WHAT IS BEING ASKED
Beginning with the first line of the data below, extract each line up to and including the one containing "return line". Copy them exactly and add nothing.

DATA SUPPLIED

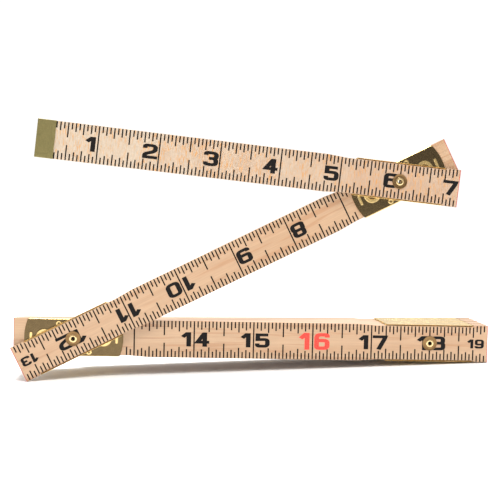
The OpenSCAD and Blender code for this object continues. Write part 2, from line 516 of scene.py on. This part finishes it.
# The wooden sections keep their own meshes, with a material and softened edges.
for number in range(1, sectionCount + 1):
    blade = frame["nodes"][bladeNode(number)]
    blade.data.materials.clear()
    blade.data.materials.append(makeFleckedWood(number) if number == 1 else makeWood(number))
    roundEdges(blade, bladeShape["edgeRound"])
print("stage: sections finished")


# Printed scales: ticks and numbers on both faces of every section.
scaleLook = {
    "lineWidth": 0.58 * mm,
    "inkRise": 0.012 * mm,     # how far the ink stands above the wood
    "inkSink": 0.01 * mm,
    "edgeGap": 0.14 * mm,      # between a tick and the edge of the wood
    "sixteenth": 2.7 * mm,
    "eighth": 3.6 * mm,
    "quarter": 4.5 * mm,
    "half": 6.2 * mm,
    "digitHeight": 6.1 * mm,
    "digitWidth": 6.3 * mm,
    "smallShare": 0.64,        # size of the numbers beyond a pivot
    "smallInset": 1.2 * mm,    # and how far they stand from the end of the wood
    "studShare": 1.06,         # size of the red numbers, every 16 inches
    "studTall": 1.12,          # and how much taller they are
    "digitGap": 0.62 * mm,
    "leftGap": 1.5,            # gap left of an inch line, in digit gaps
    "plateGap": 0.35 * mm,
    "tipGap": 0.1 * mm,
    "grooveHalf": 4.2 * mm,
}
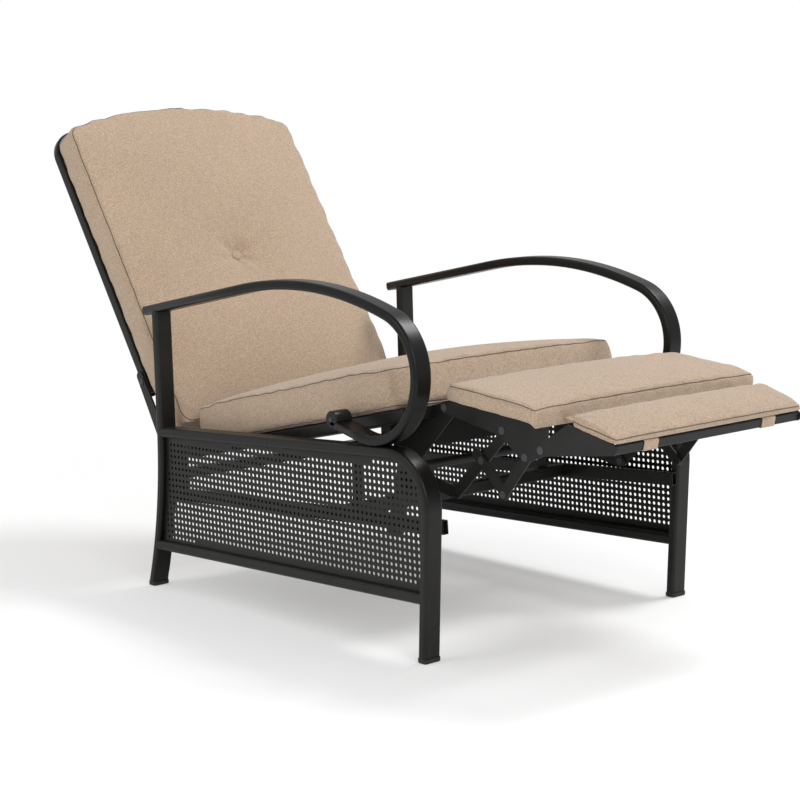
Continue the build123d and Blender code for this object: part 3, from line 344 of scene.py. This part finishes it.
def arm_line():
    """Points and headings of the arm's middle line, from its rear end to its tip."""
    heading = arm_heading
    spot = Vector((0.0, *arm_front))
    line = [(Vector((0.0, *arm_rear)), heading), (spot, heading)]
    for radius, turn, steps in arm_bends:
        centre = spot + direction(heading + 90) * radius
        for k in range(1, steps + 1):
            angle = heading + turn * k / steps
            line.append((centre - direction(angle + 90) * radius, angle))
        heading += turn
        spot = line[-1][0]
    line.append((spot + direction(heading) * arm_tail, heading))
    return line


def arm_section(inset=0.0):
    """Section points (x, normal) of the arm's tube, with rounded corners."""
    flat_x, flat_n, corner = arm_half_x - arm_corner, arm_half_n - arm_corner, arm_corner - inset
    points = []
    for cx, cn, first in (
        (flat_x, flat_n, 0),
        (-flat_x, flat_n, 90),
        (-flat_x, -flat_n, 180),
        (flat_x, -flat_n, 270),
    ):
        for k in range(6):
            angle = math.radians(first + 18 * k)
            points.append((cx + corner * math.cos(angle), cn + corner * math.sin(angle)))
    return points


def arm_ring(middle, spot, heading, section):
    normal = direction(heading + 90)
    return [spot + Vector((middle + x, 0.0, 0.0)) + normal * n for x, n in section]


def lathe(centre_x, middle, profile, ring):
    """Closed turned body about an axis along x, from (x, radius) points."""
    vertices = []
    for x, radius in profile:
        for k in range(ring):
            out = direction(360 * k / ring) * radius
            vertices.append(Vector((centre_x + x, middle.y, middle.z)) + out)
    return vertices, skin(len(profile), ring)


def sharpen(obj):
    """Keeps flats flat beside their rounded edges."""
    obj.modifiers.new("normals", "WEIGHTED_NORMAL").keep_sharp = True


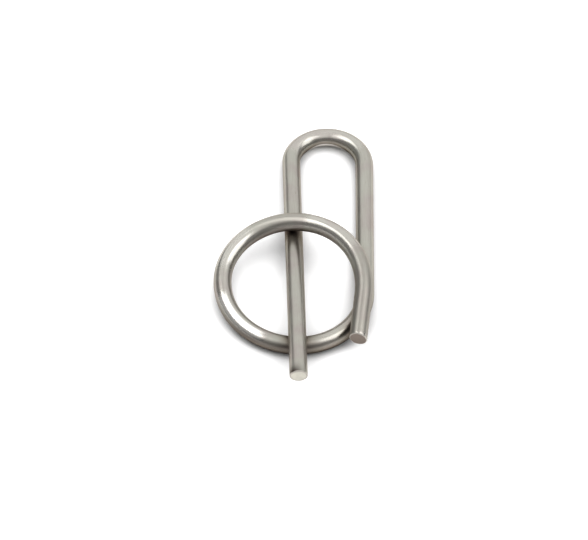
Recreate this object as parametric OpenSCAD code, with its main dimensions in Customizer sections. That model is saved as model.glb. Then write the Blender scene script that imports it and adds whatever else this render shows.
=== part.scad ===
// Spring clip for a brake pad pin, bent from one length of round wire.
// The straight leg goes through the pin's cross hole. The far bend turns the wire back beside it,
// and the back leg is coiled into a ring that snaps around the pin. The ring starts under the
// straight leg, comes over it on the far side, and ends on top of its own start.
// The clip lies as it rests on a table: the table is z = 0, and the leg points away along +Y.

/* [Wire] */
// Diameter of the round wire
wire_d = 1.6; // [1.2:0.05:1.9]
// Clear gap where one stretch of wire passes over another
cross_gap = 0.14; // [0.05:0.01:0.4]

/* [Straight leg] */
// Length of the straight leg, from its cut tip to the far bend
leg_len = 26.55; // [24:0.05:31]
// Lean of the sheared tip off square, in degrees: its upper edge stands out
tip_lean = 10; // [0:1:20]

/* [Far bend] */
// Bend radius on the straight leg's side, to the middle of the wire
bend_r_leg = 3.1; // [2.8:0.05:3.6]
// Bend radius on the back leg's side, to the middle of the wire
bend_r_back = 3.5; // [3.1:0.05:3.8]
// Whole turn of the far bend: past 180 degrees the back leg leans in
bend_turn = 181.8; // [180:0.1:184]

/* [Back leg] */
// Length of the back leg, from the far bend to the start of the ring
back_len = 14.9; // [13:0.1:17]

/* [Ring] */
// Radius of the near quarter, where the ring starts, to the middle of the wire
ring_r_near = 5.95; // [5.7:0.05:6.6]
// Radius of the quarter on the outer side
ring_r_outer = 6.75; // [6.2:0.05:7]
// Radius of the quarter that comes back over the straight leg
ring_r_far = 5.55; // [5.4:0.05:6.2]
// Radius of the last quarter, which opens onto the back leg
ring_r_last = 7.35; // [6.6:0.05:7.6]
// Whole turn of the ring: past 360 degrees its end leans in
ring_turn = 369; // [364:0.5:372]
// Length of the straight tail after the ring
tail_len = 4.45; // [3:0.05:5]
// Lean of the sheared tail off square, in degrees: its lower edge stands out
tail_lean = 13; // [0:1:20]

/* [Twist between bends, per degree of lift] */
// Twist in the middle of the far bend, which lowers the back leg
twist_bend = 0.3; // [0.21:0.01:0.37]
// Twist at each bend of the near quarter
twist_near = -0.1; // [-0.12:0.01:0]
// Twist at each bend of the outer quarter
twist_outer = -0.22; // [-0.3:0.01:-0.18]
// Twist at each bend of the far quarter
twist_far = -0.45; // [-0.48:0.01:-0.34]
// Twist at each bend of the last quarter, which brings the tail down again
twist_last = 0.49; // [0.38:0.01:0.54]

/* [Hidden] */
steel = [0.68, 0.66, 0.63];
wire_r = wire_d / 2;
// The wire's middle rises by one wire and one gap where it passes over itself
lift = wire_d + cross_gap;
ring_r = (ring_r_near + ring_r_outer + ring_r_far + ring_r_last) / 4;
// Slope of the coil: the angle that gains one lift over one ring radius
lift_angle = atan(lift / ring_r);
bend_half = 90;
// A ball this much larger than the wire in radius joins two stretches where they meet
joint_over = 0.01;
// The ring is bent in equal steps, two to a quarter
ring_step = ring_turn / 8;
round_sides = 64;
turn_sides = 128;
// Stations along a bend at which its middle line is measured
stations = [for (i = [0 : 24]) i / 24];

// Bend table: straight length, bend radius, bend angle, twist before the bend.
// A straight stretch has no radius and a bend has no length.
function straight(length) = [length, 0, 0, 0];
function bend(radius, angle, twist) = [0, radius, angle, twist * lift_angle];
table = [
    straight(leg_len),
    bend(bend_r_leg, bend_half, 0),
    bend(bend_r_back, bend_turn - bend_half, twist_bend),
    straight(back_len),
    bend(ring_r_near, ring_step, twist_near),
    bend(ring_r_near, ring_step, twist_near),
    bend(ring_r_outer, ring_step, twist_outer),
    bend(ring_r_outer, ring_step, twist_outer),
    bend(ring_r_far, ring_step, twist_far),
    bend(ring_r_far, ring_step, twist_far),
    bend(ring_r_last, ring_step, twist_last),
    bend(ring_r_last, ring_step, twist_last),
    straight(tail_len),
];
first_leg = 0;
leg_side_bend = 1;
near_bend = 5;

// Vector v turned about the unit vector k
function turned(v, k, a) = v * cos(a) + cross(k, v) * sin(a) + k * (k * v) * (1 - cos(a));

// A frame is a place, the wire's heading there, and the side that it bends to
function twisted(f, row) = [f[0], f[1], turned(f[2], f[1], row[3])];
function along(g, row, s) = row[1] == 0
    ? g[0] + g[1] * row[0] * s
    : g[0] + g[2] * row[1] * (1 - cos(row[2] * s)) + g[1] * row[1] * sin(row[2] * s);
function after(g, row) = [
    along(g, row, 1),
    g[1] * cos(row[2]) + g[2] * sin(row[2]),
    g[2] * cos(row[2]) - g[1] * sin(row[2]),
];
start = [[0, 0, 0], [0, 1, 0], [1, 0, 0]];
frames = [
    for (i = 0, f = twisted(start, table[0]); i < len(table);
         f = i + 1 < len(table) ? twisted(after(f, table[i]), table[i + 1]) : f, i = i + 1) f
];
last = len(table) - 1;
tail_end = after(frames[last], table[last]);
middle_line = [for (i = [0 : last]) for (s = stations) along(frames[i], table[i], s)];

// The clip rests on the far bend's top and on the near arc, whose lowest place lies between
// these two
rest_far = along(frames[leg_side_bend], table[leg_side_bend], 0.75);
rest_left = along(frames[near_bend], table[near_bend], 1.05);
rest_right = along(frames[near_bend], table[near_bend], 0.25);
upward = cross(rest_left - rest_far, rest_right - rest_far);
up = upward / norm(upward) * sign(upward.z);
lay_angle = acos(up.z);
lay_axis = cross(up, [0, 0, 1]) / norm(cross(up, [0, 0, 1]));
laid = [for (p = middle_line) turned(p, lay_axis, lay_angle)];
xs = [for (p = laid) p.x];
ys = [for (p = laid) p.y];
zs = [for (p = laid) p.z];
mid_x = (min(xs) + max(xs)) / 2;
leg_heading = turned(start[1], lay_axis, lay_angle);
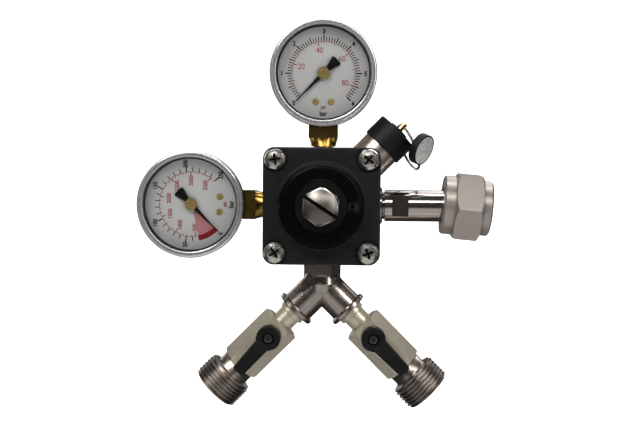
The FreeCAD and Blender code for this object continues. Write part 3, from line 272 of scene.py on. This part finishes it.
case_metal = metal("steel_case", (0.60, 0.61, 0.62), 0.24, 0.03, 0.03, 0.03, None, 0.0, keep=0.25, plating=0.8)


def bezel_face(name, cx, cz):
    """bright rolled steel with painted light by radius: a painted shadow line where the bezel meets the lens, another
    at its step, a darker painted rim, and painted reflection bands between
    """
    g = Graph(name)
    d = g.add("ShaderNodeVectorMath", operation="MULTIPLY")
    g.link(g.where, d.inputs[0])
    d.inputs[1].default_value = (1.0, 0.0, 1.0)
    far = g.add("ShaderNodeVectorMath", operation="DISTANCE")
    g.link(d.outputs["Vector"], far.inputs[0])
    far.inputs[1].default_value = (cx, 0.0, cz)
    t = g.ranged(far.outputs["Value"], 0.0220, 0.0260, 0.0, 1.0)
    # painted shade and painted reflection: dark and light rings set by radius
    tone = g.colours(t, (0.0, (0.10, 0.10, 0.10)), (0.14, (0.12, 0.12, 0.12)), (0.20, (0.52, 0.525, 0.53)), (0.42, (0.62, 0.625, 0.63)),
                     (0.47, (0.14, 0.14, 0.145)), (0.52, (0.58, 0.585, 0.59)), (0.78, (0.66, 0.665, 0.67)), (0.88, (0.38, 0.38, 0.39)))
    slow = g.noise(90.0, 3.0, 0.5)
    g.to("Base Color", g.mixed(g.ranged(slow, 0.3, 0.7, 0.0, 0.04), tone, (0.30, 0.30, 0.31))).to("Metallic", 0.80)
    g.to("Roughness", g.ranged(slow, 0.3, 0.7, 0.20, 0.24))
    g.to("Normal", g.bump(g.noise(2600.0, 2.0, 0.5), 0.006, 0.00001))
    return g.m


zinc = metal("zinc_bright", (0.82, 0.78, 0.71), 0.22, 0.05, 0.05, 0.08, AX_Y, 0.12, patch=420.0, keep=0.02)
zinc_pan = metal("zinc_pan", (0.82, 0.78, 0.72), 0.24, 0.05, 0.05, 0.08, AX_Y, 0.12, patch=420.0, keep=0.10, recess=cross_of)
zinc_screw = metal("zinc_screw", (0.21, 0.193, 0.168), 0.36, 0.05, 0.06, 0.12, None, 0.0, patch=420.0, keep=0.10, recess=slot_of, rim=rim_of)
screw_dark = metal("screw_dark", (0.13, 0.13, 0.13), 0.30, 0.05, 0.10, 0.15, AX_Y, 0.15, patch=420.0, keep=0.10)
spring = metal("spring_wire", (0.45, 0.46, 0.48), 0.30, 0.05, 0.06, 0.3, AX_Y, 0.3)
ring_wire = metal("ring_wire", (0.70, 0.67, 0.60), 0.24, 0.06, 0.08, 0.12, patch=500.0, stain=(0.36, 0.33, 0.27), keep=0.12)
chrome = metal("ball_chrome", (0.72, 0.72, 0.73), 0.08, 0.03, 0.03, 0.1)
sealed = metal("seal_metal", (0.80, 0.80, 0.79), 0.30, 0.08, 0.10, 0.7, patch=520.0, stain=(0.46, 0.45, 0.43), plating=0.75)

def bonnet_face():
    """anodised black, with a smoother and deeper black ring band round the screw"""
    g = Graph("bonnet_black")
    slow = g.noise(180.0, 4.0, 0.6)
    outer = g.colours(slow, (0.3, (0.0040, 0.0040, 0.0044)), (0.72, (0.0062, 0.0062, 0.0066)))
    d = g.add("ShaderNodeVectorMath", operation="MULTIPLY")
    g.link(g.where, d.inputs[0])
    d.inputs[1].default_value = (1.0, 0.0, 1.0)
    d2 = g.add("ShaderNodeVectorMath", operation="DISTANCE")
    g.link(d.outputs["Vector"], d2.inputs[0])
    d2.inputs[1].default_value = (-0.068, 0.0, 0.0)
    far = d2.outputs["Value"]
    band = g.math("MULTIPLY", g.ranged(far, 0.0116, 0.0120, 0.55, 1.0), g.ranged(far, 0.0192, 0.0195, 1.0, 0.0))
    fleck = g.ranged(g.noise(700.0, 8.0, 0.75), 0.62, 0.78, 0.0, 0.35)
    base = g.mixed(band, outer, (0.0010, 0.0010, 0.0012))
    # lighter flecks, and edges lightened as wear and painted highlight
    base = g.mixed(g.math("MULTIPLY", g.edge(0.54, 0.64), 0.5), g.mixed(fleck, base, (0.014, 0.014, 0.014)), (0.035, 0.035, 0.035))
    g.to("Base Color", base)
    fine = g.noise(2400.0, 5.0, 0.65)
    r = g.ranged(g.math("ADD", g.math("MULTIPLY", slow, 0.5), g.math("MULTIPLY", fine, 0.5)), 0.3, 0.7, 0.44, 0.56)
    g.to("Roughness", g.math("SUBTRACT", r, g.math("MULTIPLY", band, 0.16)))
    g.to("Specular IOR Level", g.ranged(band, 0.0, 1.0, 0.16, 0.06)).to("Normal", g.bump(fine, 0.25, 0.00005))
    return g.m


bonnet_black = bonnet_face()
plastic = coat("plastic_black", (0.0035, 0.0035, 0.004), 0.48, 0.20, 1500.0, light=(0.012, 0.012, 0.012), spec=0.16)
needle_black = coat("needle_black", (0.0022, 0.0022, 0.0026), 0.55, 0.10, 3000.0, spec=0.05)
rubber = coat("rubber", (0.030, 0.030, 0.032), 0.70, 0.35, 1100.0)
fibre = coat("washer_white", (0.80, 0.79, 0.75), 0.55, 0.25, 1300.0)
seats = coat("seat_white", (0.84, 0.84, 0.82), 0.45, 0.12, 1300.0)
ink_black = coat("ink_black", (0.0018, 0.0018, 0.0024), 0.65, 0.10, 4000.0, spec=0.04)
ink_red = coat("ink_red", (0.17, 0.005, 0.012), 0.65, 0.10, 4000.0, spec=0.10)
gasket = coat("gasket_black", (0.006, 0.006, 0.006), 0.62, 0.25, 1800.0, spec=0.2)


def dial_face():
    g = Graph("dial_white")
    slow = g.noise(90.0, 3.0, 0.5)
    face = g.colours(slow, (0.3, (0.290, 0.290, 0.286)), (0.7, (0.310, 0.310, 0.306)))
    # painted shade: the dial face darkened near the bezel and hub by ambient occlusion
    g.to("Base Color", g.times(face, g.hollow(0.0035, 0.50)))
    fine = g.noise(3800.0, 3.0, 0.6)
    g.to("Roughness", g.ranged(fine, 0.3, 0.7, 0.42, 0.56)).to("Normal", g.bump(fine, 0.12, 0.00002))
    return g.m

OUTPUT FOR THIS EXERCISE
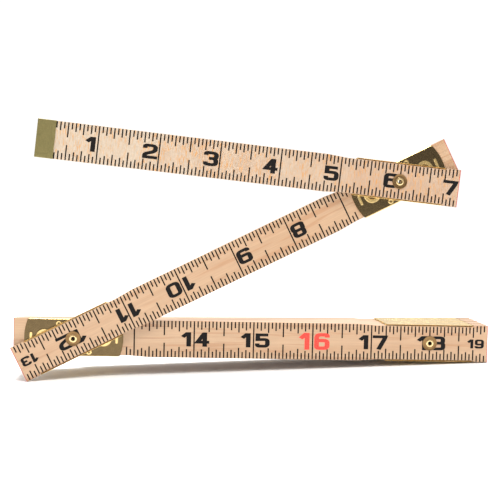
The OpenSCAD and Blender code for this object continues. Write part 2, from line 516 of scene.py on. This part finishes it.
# The wooden sections keep their own meshes, with a material and softened edges.
for number in range(1, sectionCount + 1):
    blade = frame["nodes"][bladeNode(number)]
    blade.data.materials.clear()
    blade.data.materials.append(makeFleckedWood(number) if number == 1 else makeWood(number))
    roundEdges(blade, bladeShape["edgeRound"])
print("stage: sections finished")


# Printed scales: ticks and numbers on both faces of every section.
scaleLook = {
    "lineWidth": 0.58 * mm,
    "inkRise": 0.012 * mm,     # how far the ink stands above the wood
    "inkSink": 0.01 * mm,
    "edgeGap": 0.14 * mm,      # between a tick and the edge of the wood
    "sixteenth": 2.7 * mm,
    "eighth": 3.6 * mm,
    "quarter": 4.5 * mm,
    "half": 6.2 * mm,
    "digitHeight": 6.1 * mm,
    "digitWidth": 6.3 * mm,
    "smallShare": 0.64,        # size of the numbers beyond a pivot
    "smallInset": 1.2 * mm,    # and how far they stand from the end of the wood
    "studShare": 1.06,         # size of the red numbers, every 16 inches
    "studTall": 1.12,          # and how much taller they are
    "digitGap": 0.62 * mm,
    "leftGap": 1.5,            # gap left of an inch line, in digit gaps
    "plateGap": 0.35 * mm,
    "tipGap": 0.1 * mm,
    "grooveHalf": 4.2 * mm,
}
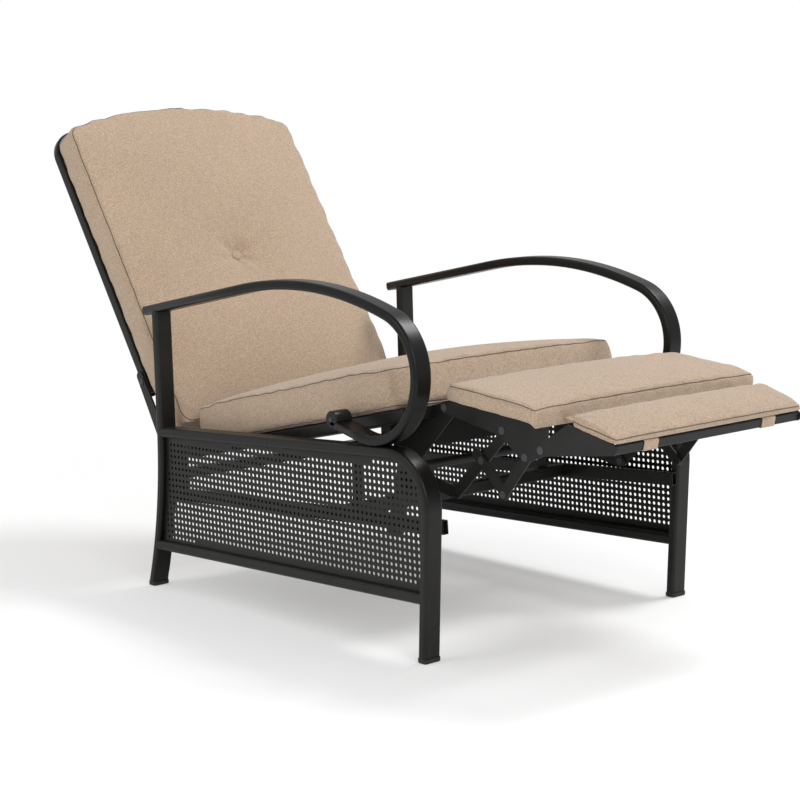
Continue the build123d and Blender code for this object: part 3, from line 344 of scene.py. This part finishes it.
def arm_line():
    """Points and headings of the arm's middle line, from its rear end to its tip."""
    heading = arm_heading
    spot = Vector((0.0, *arm_front))
    line = [(Vector((0.0, *arm_rear)), heading), (spot, heading)]
    for radius, turn, steps in arm_bends:
        centre = spot + direction(heading + 90) * radius
        for k in range(1, steps + 1):
            angle = heading + turn * k / steps
            line.append((centre - direction(angle + 90) * radius, angle))
        heading += turn
        spot = line[-1][0]
    line.append((spot + direction(heading) * arm_tail, heading))
    return line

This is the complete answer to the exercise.